The Federal Government and its faithful Opposition are falling over each other to say their own climate policy is market friendly.
On Lateline last week, Penny Wong and Greg Hunt each argued theirs was the most faithful “market mechanism” which could be devised.
Perhaps this should be taken as a positive – recognition by both sides of politics that voluntary trade in a free market is the most efficient way to allocate resources. A few decades ago this would have been a very different debate.
But a crucial distinction has to be made. A market mechanism does not make a free market.
Indeed, while market mechanisms like an emissions trading scheme are superficially appealing – it has all the buying and selling that we see in the most dynamic sides of capitalism – they can only ever be a crude approximation of the real thing.
Sure, it looks like a duck. It quacks like a duck. But it swims like a robot which has been engineered to swim like a duck.
Ducks and robo-ducks are different. So are genuine and artificial markets.
Genuine markets emerge, spontaneously and dynamically, to meet demands or to create them. The market order which develops seems harmonious – balanced, as if, by an “invisible hand”.
But of course there is no invisible hand guiding the marketplace. Ideally, the market is only limited by general rules: private property, protection against fraud, and enforcement of contracts.
There are just billions of people working to produce things for other people to buy, and buying things which other people have produced for them.
It works. The efficiency, wealth, and increase in living standards that results from this capitalist dynamic have been recognised, implicitly, by every side of politics.
An artificial market like the proposed emissions trading scheme is a completely different beast. It has a very visible hand indeed.
Every side of the market is created by legislation. The Government nominates the product. The Government nominates the customers. It nominates the producers. The Government controls the supply and restrains the demand. Then it regulates the whole thing over the top.
Someone has to design the rules of the game, the limits, and write the laws which govern them.

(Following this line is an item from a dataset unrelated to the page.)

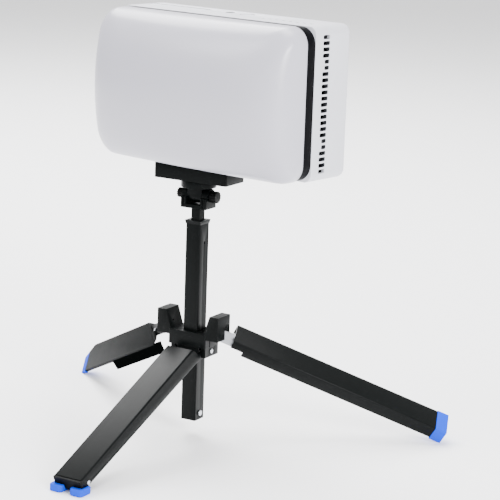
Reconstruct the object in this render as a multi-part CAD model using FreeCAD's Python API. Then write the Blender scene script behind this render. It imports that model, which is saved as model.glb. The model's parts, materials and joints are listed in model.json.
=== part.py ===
import FreeCAD, Part
import math
import os

# Compact LED panel light with a domed diffuser, on a folding mini tripod.
# Millimetres. +Z is up, the light faces -Y, and its width runs along X.
# The origin is on the ground, at the middle of the whole object's plan.
# Everything is drawn about the tripod column's axis and shifted there at the end.

COLUMN_X = 8.7
COLUMN_Y = 12.0
TRIPOD_TURN = 9.4

# The panel light
LIGHT_W = 147.0
LIGHT_H = 88.0
LIGHT_MID_X = 13.0
LIGHT_BOTTOM = 167.5
BODY_FRONT = -3.7
BODY_REAR = 28.5
BODY_CORNER = 5.2
FRONT_CORNER = 10.5
BODY_WALL = 2.2
FRAME_DEPTH = 7.0
FRAME_INSET = 0.5
DOME_DEPTH = 33.5
DOME_CURVE = 4.2
DOME_BOW_Z = 0.3
DOME_BOW_X = 0.2
DOME_STEPS = 8
DOME_WALL = 2.0
MAGNET_R = 3.0

VENT_PITCH = 3.45
VENT_MID_Y = 5.7
VENT_LONG = 5.8
VENT_SHORT = 4.0
VENT_HIGH = 2.3
VENT_HALF_COUNT = 11
SHORT_VENTS = (6, 7)
TOP_VENT_COUNT = 8
TOP_VENT_PITCH = 5.0
TOP_VENT_X = 39.0
TOP_VENT_Y = 7.0

WINDOW_T = 1.5
TRAY_DEPTH = 4.0
BOARD_T = 1.6
LED_SIZE = 2.8
LED_T = 0.6
LED_COLUMNS = 12
LED_ROWS = 7
SINK_BASE = 2.5
SINK_FIN = 7.0
SINK_FINS = 13
FAN_SIDE = 40.0
FAN_DEPTH = 6.4
FAN_BLADES = 9
FAN_X = 34.0
COVER_T = 2.0
COVER_INSET = 7.0
DIAL_R = 7.5
DIAL_REACH = 1.4
STUD_R = 3.1
SOCKET_R = 3.175
SOCKET_DEEP = 7.0
STUD_Y = 5.0

# The tripod's head
PLATE_W = 50.0
PLATE_D = 21.0
PLATE_BOTTOM = 157.0
PLATE_T = 9.5
DISC_R = 10.6
DISC_BOTTOM = 152.8
TILT_Z = 147.7
CHEEK_OUT = 8.9
CHEEK_IN = 5.0
CHEEK_R = 4.6
HEAD_HALF_D = 6.2
HEAD_BOTTOM = 140.3
KNOB_R = 3.5
KNOB_LONG = 4.4
LEFT_KNOB_R = 3.0
PIN_R = 1.5

# The column and the inner stem
STEM = 6.0
COLUMN = 10.2
COLUMN_BOTTOM = 9.2
COLUMN_TOP = 131.8
COLLAR = 11.2
STEM_BOTTOM = 52.0

# The hub
HUB_BOTTOM = 50.3
HUB_TOP = 65.5
BAND_BOTTOM = 56.6
BAND_FRONT = -9.0
POST_OUT = 21.4
POST_IN_TOP = 15.3
POST_IN_LOW = 11.6
POST_FRONT = -8.5
POST_REAR = 5.4
POST_BOTTOM = 62.0
POST_TOP = 76.8
SLEEVE = 7.5
EAR_IN = 9.45
EAR_OUT = 12.2
SLIDE_GAP = 0.1

GROUND = -1.2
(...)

The contrived structure of an emissions market leeches away much of the dynamic efficiency it is supposed to encourage.
Markets out in the wild have booms and busts all the time. Artificial markets are even more flimsy and prone to failure. No planner could predict ahead of time the negative consequences of every single line of legislation which will construct this artificial economy.
On The Drum on Friday, the ABC’s Chris Uhlmann speculated how soon the first great crash of this huge artificial marketplace would occur. He could have added these crashes have precedent. Two of the most dramatic corporate collapses in the United States in the last decade have been deeply involved in artificial markets and were pioneering carbon trading.
Enron was an energy company, sure, but its main business was broking – it wasn’t producing much energy, but trading a lot.
And when it traded energy, it was gaming the regulatory environment created by the inconsistencies of Californian electricity “deregulation” in 1998. The opacity of Enron’s business operations mirrored the opacity of the law which created the energy commodity market. And as the firm got increasingly comfortable trading commodities which were for all intents and purposes fictitious, it started trading emissions credits.
Unsurprisingly, Enron was one of the biggest advocates of the Kyoto Protocol.
Enron specialised in markets which were created and managed by governments and regulators. (They also traded in broadband, another highly regulated, imitation market.) Those markets were artificial, the corporate collapse in 2001 was not.
So too that other iconic implosion of recent time: Lehman Brothers. Collateralised debt obligations weren’t the only complex financial instruments Lehman Brothers was buying and selling at a far remove from their underlying value. The financial services firm was looking to be “the prime brokerage for emissions permits”. Like Enron, Lehman too wanted a price on carbon, because then there’d be money to be made selling carbon derivatives.
Much goes on in the dark regulatory complexities of market mechanisms.
Nevertheless market-based schemes are still, on a theoretical level, an interesting way to resolve a public policy challenge.
If you ignore the emissions trading scheme’s crippling complexity, the inevitable exemptions, the free and subsidised permits, the compensation to lower- and middle-income households, the politics, the rentseeking, and the possibility of bureaucratic or regulatory error distorting the framework even further, then perhaps a market is better than no market at all.
Well, it would be, if anybody thought it could work.
The idea behind carbon trading is to neatly arrange a regulatory framework, then let the profit motive and competitive pressures choose the most efficient suite of energy policies. Set and forget.
But there’s been no suggestion that the substantial subsidies and regulatory requirements for renewable energy will be lifted once an emissions trading scheme is implemented. The Renewable Energy Target, for one, will stay. The Government plans one of the biggest economic changes in Australia’s history, but not even they have any faith in it.
A future emissions trading scheme will feature lots of buying and selling, sure. But while it will have all of the risks of a marketplace, it will confer few of the benefits.